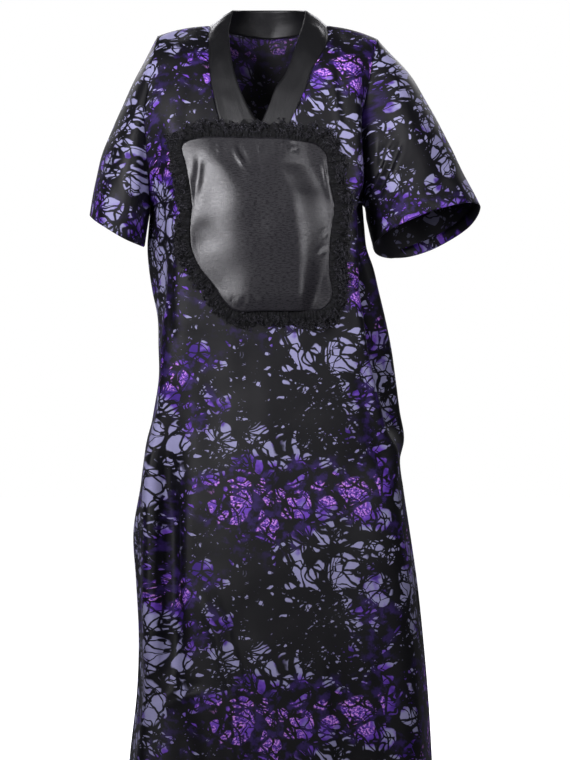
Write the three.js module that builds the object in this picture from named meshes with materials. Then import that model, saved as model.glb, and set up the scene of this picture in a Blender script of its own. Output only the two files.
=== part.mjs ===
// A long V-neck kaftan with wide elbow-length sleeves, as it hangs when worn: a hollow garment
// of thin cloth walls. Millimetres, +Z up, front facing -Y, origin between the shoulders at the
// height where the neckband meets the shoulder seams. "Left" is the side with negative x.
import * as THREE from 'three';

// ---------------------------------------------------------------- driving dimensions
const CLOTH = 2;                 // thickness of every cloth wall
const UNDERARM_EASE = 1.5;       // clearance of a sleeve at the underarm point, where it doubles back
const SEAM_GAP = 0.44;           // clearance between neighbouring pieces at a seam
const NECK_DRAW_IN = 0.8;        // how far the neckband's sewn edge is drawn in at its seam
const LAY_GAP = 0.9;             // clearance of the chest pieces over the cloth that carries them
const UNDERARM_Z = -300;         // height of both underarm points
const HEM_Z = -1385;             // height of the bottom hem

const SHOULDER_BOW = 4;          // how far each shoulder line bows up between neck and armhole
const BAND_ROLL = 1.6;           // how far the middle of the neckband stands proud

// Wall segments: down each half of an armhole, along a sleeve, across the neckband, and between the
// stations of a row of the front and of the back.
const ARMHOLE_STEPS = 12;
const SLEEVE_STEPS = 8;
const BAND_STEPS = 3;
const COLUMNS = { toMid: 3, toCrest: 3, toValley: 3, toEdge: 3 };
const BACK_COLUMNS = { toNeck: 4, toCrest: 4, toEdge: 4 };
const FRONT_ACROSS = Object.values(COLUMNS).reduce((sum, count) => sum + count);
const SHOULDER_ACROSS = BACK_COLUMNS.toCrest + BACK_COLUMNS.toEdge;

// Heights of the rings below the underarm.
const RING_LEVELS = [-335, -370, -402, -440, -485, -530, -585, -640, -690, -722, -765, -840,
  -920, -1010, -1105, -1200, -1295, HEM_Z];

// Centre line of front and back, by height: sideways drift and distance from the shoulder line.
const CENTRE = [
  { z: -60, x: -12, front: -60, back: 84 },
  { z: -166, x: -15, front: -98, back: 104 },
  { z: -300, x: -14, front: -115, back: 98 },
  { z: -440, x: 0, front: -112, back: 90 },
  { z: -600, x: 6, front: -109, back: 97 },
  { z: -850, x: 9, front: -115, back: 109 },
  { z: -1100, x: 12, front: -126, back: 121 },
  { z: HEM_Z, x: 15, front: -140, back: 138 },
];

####

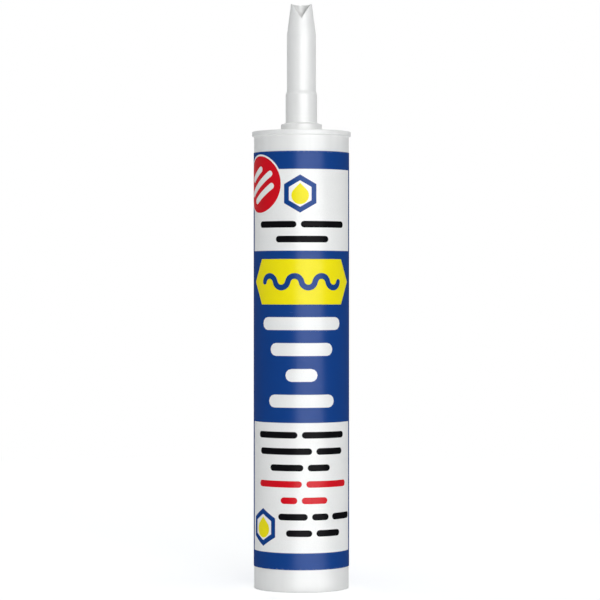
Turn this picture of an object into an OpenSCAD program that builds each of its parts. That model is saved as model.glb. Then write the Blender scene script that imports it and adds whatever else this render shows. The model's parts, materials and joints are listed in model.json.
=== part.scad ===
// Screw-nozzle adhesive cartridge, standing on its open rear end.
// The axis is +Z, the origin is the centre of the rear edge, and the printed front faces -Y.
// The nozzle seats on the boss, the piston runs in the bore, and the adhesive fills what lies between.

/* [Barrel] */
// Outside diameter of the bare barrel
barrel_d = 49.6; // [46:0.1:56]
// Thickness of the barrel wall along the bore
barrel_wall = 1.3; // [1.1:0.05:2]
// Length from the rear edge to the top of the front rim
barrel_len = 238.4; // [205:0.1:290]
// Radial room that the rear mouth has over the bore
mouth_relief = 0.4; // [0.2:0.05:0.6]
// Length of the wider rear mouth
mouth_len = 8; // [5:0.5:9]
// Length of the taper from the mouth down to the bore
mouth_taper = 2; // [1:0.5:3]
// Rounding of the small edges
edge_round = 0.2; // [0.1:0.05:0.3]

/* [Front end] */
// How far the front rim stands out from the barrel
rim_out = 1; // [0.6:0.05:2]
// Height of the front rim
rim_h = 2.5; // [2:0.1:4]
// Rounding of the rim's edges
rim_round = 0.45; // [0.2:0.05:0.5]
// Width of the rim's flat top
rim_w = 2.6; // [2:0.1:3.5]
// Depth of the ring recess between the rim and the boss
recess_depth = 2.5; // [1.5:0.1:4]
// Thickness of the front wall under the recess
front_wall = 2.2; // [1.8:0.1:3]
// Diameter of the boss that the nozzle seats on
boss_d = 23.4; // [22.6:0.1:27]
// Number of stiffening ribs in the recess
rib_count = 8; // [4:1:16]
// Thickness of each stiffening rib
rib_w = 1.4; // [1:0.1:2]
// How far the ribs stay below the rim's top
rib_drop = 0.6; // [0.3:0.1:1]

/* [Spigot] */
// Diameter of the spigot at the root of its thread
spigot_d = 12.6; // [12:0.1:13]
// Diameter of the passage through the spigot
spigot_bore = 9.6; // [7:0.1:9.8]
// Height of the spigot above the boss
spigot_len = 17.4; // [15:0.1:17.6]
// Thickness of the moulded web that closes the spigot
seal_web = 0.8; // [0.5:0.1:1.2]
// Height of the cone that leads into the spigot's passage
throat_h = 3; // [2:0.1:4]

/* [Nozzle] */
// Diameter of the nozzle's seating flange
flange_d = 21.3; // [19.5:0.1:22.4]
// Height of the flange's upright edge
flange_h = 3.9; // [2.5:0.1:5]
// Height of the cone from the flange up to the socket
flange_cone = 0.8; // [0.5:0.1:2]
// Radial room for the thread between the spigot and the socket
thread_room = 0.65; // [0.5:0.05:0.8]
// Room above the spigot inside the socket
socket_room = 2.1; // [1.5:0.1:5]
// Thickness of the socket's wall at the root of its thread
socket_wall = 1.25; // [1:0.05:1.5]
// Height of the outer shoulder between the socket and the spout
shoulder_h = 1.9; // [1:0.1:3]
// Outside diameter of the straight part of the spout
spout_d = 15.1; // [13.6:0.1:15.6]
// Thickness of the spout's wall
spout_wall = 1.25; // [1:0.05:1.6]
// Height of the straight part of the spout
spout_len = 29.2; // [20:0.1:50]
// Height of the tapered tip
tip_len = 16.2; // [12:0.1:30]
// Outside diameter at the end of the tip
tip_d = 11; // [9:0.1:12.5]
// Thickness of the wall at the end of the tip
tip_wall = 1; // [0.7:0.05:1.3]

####

TASK DETAILS |
Repeat, unchanged, every line from the one that contains "Turn this picture" to the one that contains "rib_drop = 0.6; // [0.3:0.1:1]", including both, and no other line.

SOLUTION FOR THIS PROBLEM |
Turn this picture of an object into an OpenSCAD program that builds each of its parts. That model is saved as model.glb. Then write the Blender scene script that imports it and adds whatever else this render shows. The model's parts, materials and joints are listed in model.json.
=== part.scad ===
// Screw-nozzle adhesive cartridge, standing on its open rear end.
// The axis is +Z, the origin is the centre of the rear edge, and the printed front faces -Y.
// The nozzle seats on the boss, the piston runs in the bore, and the adhesive fills what lies between.

/* [Barrel] */
// Outside diameter of the bare barrel
barrel_d = 49.6; // [46:0.1:56]
// Thickness of the barrel wall along the bore
barrel_wall = 1.3; // [1.1:0.05:2]
// Length from the rear edge to the top of the front rim
barrel_len = 238.4; // [205:0.1:290]
// Radial room that the rear mouth has over the bore
mouth_relief = 0.4; // [0.2:0.05:0.6]
// Length of the wider rear mouth
mouth_len = 8; // [5:0.5:9]
// Length of the taper from the mouth down to the bore
mouth_taper = 2; // [1:0.5:3]
// Rounding of the small edges
edge_round = 0.2; // [0.1:0.05:0.3]

/* [Front end] */
// How far the front rim stands out from the barrel
rim_out = 1; // [0.6:0.05:2]
// Height of the front rim
rim_h = 2.5; // [2:0.1:4]
// Rounding of the rim's edges
rim_round = 0.45; // [0.2:0.05:0.5]
// Width of the rim's flat top
rim_w = 2.6; // [2:0.1:3.5]
// Depth of the ring recess between the rim and the boss
recess_depth = 2.5; // [1.5:0.1:4]
// Thickness of the front wall under the recess
front_wall = 2.2; // [1.8:0.1:3]
// Diameter of the boss that the nozzle seats on
boss_d = 23.4; // [22.6:0.1:27]
// Number of stiffening ribs in the recess
rib_count = 8; // [4:1:16]
// Thickness of each stiffening rib
rib_w = 1.4; // [1:0.1:2]
// How far the ribs stay below the rim's top
rib_drop = 0.6; // [0.3:0.1:1]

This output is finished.